> **EXERCISE DIRECTIONS**: Quote verbatim everything from the line containing "# Levering bracket: plate" down to the line containing "imported = [obj", with both of those lines included and no others.

> **GIVEN MATERIAL**:
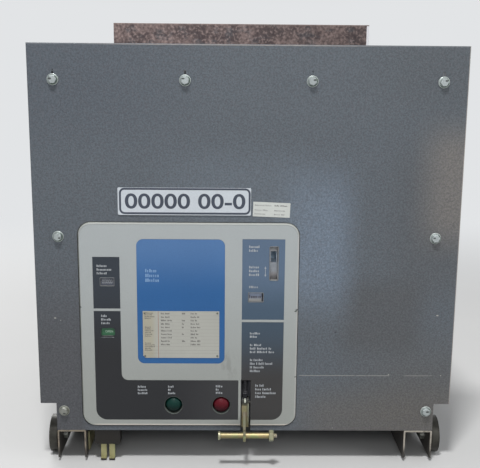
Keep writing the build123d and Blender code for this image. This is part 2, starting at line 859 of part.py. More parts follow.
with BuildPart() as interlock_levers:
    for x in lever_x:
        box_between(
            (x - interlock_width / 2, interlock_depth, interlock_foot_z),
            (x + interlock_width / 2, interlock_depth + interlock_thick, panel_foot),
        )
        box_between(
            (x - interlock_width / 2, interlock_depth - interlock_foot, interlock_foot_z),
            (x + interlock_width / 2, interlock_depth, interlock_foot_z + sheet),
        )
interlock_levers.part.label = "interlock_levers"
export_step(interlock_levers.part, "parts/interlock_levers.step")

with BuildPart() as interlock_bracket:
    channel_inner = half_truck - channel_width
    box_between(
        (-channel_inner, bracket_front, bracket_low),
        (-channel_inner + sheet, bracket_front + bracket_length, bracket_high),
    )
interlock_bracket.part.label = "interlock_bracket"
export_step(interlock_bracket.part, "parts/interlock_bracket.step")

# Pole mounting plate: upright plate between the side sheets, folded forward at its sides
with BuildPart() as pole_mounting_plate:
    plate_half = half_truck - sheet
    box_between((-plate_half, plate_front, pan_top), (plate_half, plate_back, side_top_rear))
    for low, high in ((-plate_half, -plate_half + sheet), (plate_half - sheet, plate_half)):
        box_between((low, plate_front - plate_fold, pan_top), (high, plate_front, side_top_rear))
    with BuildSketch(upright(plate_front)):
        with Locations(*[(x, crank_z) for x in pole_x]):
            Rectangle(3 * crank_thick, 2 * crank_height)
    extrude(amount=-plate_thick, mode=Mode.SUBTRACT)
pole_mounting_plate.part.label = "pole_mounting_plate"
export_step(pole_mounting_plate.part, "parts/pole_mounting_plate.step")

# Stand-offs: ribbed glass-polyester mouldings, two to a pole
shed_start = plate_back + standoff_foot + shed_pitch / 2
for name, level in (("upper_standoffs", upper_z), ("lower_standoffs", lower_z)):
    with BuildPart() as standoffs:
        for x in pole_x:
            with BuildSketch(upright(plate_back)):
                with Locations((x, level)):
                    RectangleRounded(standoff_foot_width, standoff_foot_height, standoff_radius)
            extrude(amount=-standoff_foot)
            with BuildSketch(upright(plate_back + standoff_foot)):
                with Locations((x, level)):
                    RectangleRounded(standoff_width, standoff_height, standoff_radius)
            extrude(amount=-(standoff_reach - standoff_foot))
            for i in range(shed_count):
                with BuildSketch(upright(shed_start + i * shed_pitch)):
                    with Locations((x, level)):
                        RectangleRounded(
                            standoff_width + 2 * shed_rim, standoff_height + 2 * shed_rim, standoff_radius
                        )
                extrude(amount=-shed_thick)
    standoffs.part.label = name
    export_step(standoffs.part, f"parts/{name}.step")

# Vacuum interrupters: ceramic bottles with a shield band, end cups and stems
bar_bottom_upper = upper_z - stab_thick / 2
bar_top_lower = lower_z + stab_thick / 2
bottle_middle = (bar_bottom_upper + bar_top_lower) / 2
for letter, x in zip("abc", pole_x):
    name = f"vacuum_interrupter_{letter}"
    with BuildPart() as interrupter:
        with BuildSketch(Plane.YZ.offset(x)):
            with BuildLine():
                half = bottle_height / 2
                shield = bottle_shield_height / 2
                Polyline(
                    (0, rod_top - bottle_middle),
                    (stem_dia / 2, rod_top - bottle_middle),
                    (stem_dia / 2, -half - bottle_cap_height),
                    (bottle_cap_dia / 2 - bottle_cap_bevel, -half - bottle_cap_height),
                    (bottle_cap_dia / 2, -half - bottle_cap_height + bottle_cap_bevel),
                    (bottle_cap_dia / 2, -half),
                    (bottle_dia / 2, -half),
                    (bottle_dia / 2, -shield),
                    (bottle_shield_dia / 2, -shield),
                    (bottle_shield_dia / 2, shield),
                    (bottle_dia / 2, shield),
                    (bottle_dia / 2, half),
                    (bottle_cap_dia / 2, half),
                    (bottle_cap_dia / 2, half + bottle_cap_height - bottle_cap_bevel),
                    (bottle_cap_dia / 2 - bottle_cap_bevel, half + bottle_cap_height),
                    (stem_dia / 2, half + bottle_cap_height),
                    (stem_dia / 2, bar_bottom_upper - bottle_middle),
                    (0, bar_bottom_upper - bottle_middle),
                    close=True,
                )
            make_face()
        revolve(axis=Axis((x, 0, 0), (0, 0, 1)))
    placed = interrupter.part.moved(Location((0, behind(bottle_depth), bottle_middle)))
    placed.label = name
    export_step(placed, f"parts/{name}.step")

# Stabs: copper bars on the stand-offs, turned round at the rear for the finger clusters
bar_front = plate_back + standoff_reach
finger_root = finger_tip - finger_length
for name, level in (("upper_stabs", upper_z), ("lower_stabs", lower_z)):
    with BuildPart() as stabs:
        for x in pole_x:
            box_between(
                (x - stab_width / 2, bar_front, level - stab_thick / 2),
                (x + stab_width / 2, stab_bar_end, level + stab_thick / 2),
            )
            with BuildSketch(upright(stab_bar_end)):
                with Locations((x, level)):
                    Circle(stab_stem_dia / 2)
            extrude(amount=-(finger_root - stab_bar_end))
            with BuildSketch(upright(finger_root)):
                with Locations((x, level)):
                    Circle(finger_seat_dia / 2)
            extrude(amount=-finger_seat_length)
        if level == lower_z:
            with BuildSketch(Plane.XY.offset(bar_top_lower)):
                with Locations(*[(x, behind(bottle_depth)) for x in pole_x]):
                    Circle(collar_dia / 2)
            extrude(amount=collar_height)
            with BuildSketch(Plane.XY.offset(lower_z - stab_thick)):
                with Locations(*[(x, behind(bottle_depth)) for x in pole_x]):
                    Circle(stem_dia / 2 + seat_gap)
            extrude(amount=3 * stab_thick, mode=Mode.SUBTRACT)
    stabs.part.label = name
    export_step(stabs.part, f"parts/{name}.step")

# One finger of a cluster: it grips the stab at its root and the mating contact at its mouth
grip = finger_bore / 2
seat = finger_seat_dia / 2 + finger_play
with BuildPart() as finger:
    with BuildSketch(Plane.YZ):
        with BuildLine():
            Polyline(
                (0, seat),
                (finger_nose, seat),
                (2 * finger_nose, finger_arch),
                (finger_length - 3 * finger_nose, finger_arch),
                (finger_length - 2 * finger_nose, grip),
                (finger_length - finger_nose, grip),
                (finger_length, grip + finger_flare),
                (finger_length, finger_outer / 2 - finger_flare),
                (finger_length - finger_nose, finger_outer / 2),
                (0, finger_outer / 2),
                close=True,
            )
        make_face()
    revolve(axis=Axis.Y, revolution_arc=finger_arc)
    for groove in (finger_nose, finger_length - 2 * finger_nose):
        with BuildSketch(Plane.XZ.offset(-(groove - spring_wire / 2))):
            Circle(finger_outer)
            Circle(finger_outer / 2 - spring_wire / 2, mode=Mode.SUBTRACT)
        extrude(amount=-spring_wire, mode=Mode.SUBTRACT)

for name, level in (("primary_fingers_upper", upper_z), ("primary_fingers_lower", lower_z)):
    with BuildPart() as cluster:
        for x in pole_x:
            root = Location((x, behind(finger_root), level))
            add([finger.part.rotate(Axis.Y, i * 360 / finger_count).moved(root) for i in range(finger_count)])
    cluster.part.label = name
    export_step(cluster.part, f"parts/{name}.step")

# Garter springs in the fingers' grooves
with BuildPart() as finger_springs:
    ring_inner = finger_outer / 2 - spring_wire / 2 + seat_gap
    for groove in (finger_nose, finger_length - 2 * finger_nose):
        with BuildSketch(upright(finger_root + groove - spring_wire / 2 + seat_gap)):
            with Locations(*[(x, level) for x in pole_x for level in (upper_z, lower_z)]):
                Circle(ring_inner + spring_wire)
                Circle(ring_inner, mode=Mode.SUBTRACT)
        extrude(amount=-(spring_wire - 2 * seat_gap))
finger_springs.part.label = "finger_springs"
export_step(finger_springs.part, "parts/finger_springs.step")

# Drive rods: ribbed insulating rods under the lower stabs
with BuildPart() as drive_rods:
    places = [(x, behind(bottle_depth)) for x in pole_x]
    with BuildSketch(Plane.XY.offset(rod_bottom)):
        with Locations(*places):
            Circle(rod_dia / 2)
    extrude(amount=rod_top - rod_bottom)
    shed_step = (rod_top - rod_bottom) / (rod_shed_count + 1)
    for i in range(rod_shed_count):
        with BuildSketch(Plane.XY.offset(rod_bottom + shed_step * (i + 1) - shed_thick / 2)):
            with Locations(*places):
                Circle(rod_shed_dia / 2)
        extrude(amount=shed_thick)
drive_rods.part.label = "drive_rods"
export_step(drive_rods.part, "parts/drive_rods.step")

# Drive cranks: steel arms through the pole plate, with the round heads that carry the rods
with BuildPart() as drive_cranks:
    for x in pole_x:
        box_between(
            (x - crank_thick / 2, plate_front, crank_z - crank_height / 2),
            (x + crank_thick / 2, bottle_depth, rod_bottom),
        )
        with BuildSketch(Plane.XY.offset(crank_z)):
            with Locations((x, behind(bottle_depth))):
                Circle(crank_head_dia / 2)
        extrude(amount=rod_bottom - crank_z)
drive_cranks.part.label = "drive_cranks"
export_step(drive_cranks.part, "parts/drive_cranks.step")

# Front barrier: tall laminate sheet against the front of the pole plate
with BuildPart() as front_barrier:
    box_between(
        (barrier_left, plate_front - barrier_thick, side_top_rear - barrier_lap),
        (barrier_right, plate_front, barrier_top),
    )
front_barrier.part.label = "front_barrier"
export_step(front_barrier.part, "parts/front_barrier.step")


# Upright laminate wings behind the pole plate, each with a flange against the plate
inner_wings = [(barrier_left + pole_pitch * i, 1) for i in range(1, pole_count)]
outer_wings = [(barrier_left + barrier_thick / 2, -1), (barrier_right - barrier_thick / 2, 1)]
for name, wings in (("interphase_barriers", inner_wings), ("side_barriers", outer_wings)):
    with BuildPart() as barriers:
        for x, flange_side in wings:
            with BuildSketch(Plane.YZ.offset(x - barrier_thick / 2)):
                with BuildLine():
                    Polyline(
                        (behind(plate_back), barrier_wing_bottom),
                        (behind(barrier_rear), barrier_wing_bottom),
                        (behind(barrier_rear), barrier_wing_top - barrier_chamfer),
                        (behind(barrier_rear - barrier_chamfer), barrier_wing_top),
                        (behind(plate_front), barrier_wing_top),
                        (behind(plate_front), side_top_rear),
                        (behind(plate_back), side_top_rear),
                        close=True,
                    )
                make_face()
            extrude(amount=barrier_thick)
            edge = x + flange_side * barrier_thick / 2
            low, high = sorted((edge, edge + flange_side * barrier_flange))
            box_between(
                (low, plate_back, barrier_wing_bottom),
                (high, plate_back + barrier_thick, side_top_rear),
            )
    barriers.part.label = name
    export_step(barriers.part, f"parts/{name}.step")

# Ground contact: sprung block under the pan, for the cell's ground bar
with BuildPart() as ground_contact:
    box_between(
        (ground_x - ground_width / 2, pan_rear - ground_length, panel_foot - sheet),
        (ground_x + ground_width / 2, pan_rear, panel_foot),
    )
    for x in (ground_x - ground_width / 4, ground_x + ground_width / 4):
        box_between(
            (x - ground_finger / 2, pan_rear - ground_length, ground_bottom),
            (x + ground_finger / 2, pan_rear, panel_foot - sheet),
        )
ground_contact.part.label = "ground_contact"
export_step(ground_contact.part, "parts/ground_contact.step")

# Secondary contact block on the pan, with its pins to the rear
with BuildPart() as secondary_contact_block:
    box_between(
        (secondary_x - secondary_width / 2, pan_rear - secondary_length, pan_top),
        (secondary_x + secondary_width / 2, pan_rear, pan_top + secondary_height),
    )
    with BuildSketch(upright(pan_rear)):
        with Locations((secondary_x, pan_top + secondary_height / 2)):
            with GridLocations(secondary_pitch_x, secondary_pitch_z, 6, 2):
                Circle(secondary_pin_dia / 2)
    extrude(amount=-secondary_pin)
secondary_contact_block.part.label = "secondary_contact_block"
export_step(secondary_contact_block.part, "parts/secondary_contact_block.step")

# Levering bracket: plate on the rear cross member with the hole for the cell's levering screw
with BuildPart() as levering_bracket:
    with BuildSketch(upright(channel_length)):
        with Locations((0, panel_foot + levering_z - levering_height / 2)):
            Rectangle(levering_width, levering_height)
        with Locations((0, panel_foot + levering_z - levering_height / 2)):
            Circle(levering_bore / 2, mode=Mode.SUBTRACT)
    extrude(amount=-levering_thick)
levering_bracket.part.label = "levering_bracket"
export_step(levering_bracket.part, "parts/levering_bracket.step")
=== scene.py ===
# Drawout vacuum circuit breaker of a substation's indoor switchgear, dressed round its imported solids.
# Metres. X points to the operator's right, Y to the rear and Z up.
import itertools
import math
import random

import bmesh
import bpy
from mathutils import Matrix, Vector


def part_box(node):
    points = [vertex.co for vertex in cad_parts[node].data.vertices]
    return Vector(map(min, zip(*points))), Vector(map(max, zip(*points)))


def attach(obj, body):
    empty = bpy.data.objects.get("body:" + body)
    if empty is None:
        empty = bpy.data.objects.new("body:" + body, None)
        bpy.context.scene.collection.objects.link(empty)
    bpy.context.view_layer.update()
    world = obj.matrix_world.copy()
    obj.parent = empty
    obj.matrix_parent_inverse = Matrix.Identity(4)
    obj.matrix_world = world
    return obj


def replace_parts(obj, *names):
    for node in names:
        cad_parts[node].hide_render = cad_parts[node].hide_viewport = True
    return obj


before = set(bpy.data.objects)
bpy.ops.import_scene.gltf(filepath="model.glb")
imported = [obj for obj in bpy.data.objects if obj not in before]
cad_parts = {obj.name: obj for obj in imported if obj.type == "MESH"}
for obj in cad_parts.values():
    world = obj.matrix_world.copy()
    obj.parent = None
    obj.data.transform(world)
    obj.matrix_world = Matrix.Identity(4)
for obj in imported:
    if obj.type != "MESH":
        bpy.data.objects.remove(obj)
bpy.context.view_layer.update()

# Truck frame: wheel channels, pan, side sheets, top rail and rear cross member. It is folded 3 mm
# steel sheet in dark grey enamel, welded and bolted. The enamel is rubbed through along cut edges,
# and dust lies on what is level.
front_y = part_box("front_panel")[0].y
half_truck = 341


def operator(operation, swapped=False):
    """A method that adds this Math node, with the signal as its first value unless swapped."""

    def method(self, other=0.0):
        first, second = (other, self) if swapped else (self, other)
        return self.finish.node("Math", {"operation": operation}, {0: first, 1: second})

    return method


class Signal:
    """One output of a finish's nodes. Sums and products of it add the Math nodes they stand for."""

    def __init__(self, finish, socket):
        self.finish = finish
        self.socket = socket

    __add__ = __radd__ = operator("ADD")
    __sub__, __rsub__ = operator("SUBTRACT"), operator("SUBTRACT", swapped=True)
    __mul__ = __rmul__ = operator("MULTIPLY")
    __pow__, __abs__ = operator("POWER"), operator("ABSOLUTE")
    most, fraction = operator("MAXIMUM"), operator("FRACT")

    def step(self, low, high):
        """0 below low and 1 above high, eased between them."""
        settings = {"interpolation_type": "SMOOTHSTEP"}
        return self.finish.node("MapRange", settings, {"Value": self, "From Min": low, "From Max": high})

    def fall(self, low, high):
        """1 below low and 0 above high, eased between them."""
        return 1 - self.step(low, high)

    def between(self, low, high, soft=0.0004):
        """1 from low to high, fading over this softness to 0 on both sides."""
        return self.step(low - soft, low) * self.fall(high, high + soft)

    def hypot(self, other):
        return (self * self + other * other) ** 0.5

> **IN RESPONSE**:
# Levering bracket: plate on the rear cross member with the hole for the cell's levering screw
with BuildPart() as levering_bracket:
    with BuildSketch(upright(channel_length)):
        with Locations((0, panel_foot + levering_z - levering_height / 2)):
            Rectangle(levering_width, levering_height)
        with Locations((0, panel_foot + levering_z - levering_height / 2)):
            Circle(levering_bore / 2, mode=Mode.SUBTRACT)
    extrude(amount=-levering_thick)
levering_bracket.part.label = "levering_bracket"
export_step(levering_bracket.part, "parts/levering_bracket.step")
=== scene.py ===
# Drawout vacuum circuit breaker of a substation's indoor switchgear, dressed round its imported solids.
# Metres. X points to the operator's right, Y to the rear and Z up.
import itertools
import math
import random

import bmesh
import bpy
from mathutils import Matrix, Vector


def part_box(node):
    points = [vertex.co for vertex in cad_parts[node].data.vertices]
    return Vector(map(min, zip(*points))), Vector(map(max, zip(*points)))


def attach(obj, body):
    empty = bpy.data.objects.get("body:" + body)
    if empty is None:
        empty = bpy.data.objects.new("body:" + body, None)
        bpy.context.scene.collection.objects.link(empty)
    bpy.context.view_layer.update()
    world = obj.matrix_world.copy()
    obj.parent = empty
    obj.matrix_parent_inverse = Matrix.Identity(4)
    obj.matrix_world = world
    return obj


def replace_parts(obj, *names):
    for node in names:
        cad_parts[node].hide_render = cad_parts[node].hide_viewport = True
    return obj


before = set(bpy.data.objects)
bpy.ops.import_scene.gltf(filepath="model.glb")
imported = [obj for obj in bpy.data.objects if obj not in before]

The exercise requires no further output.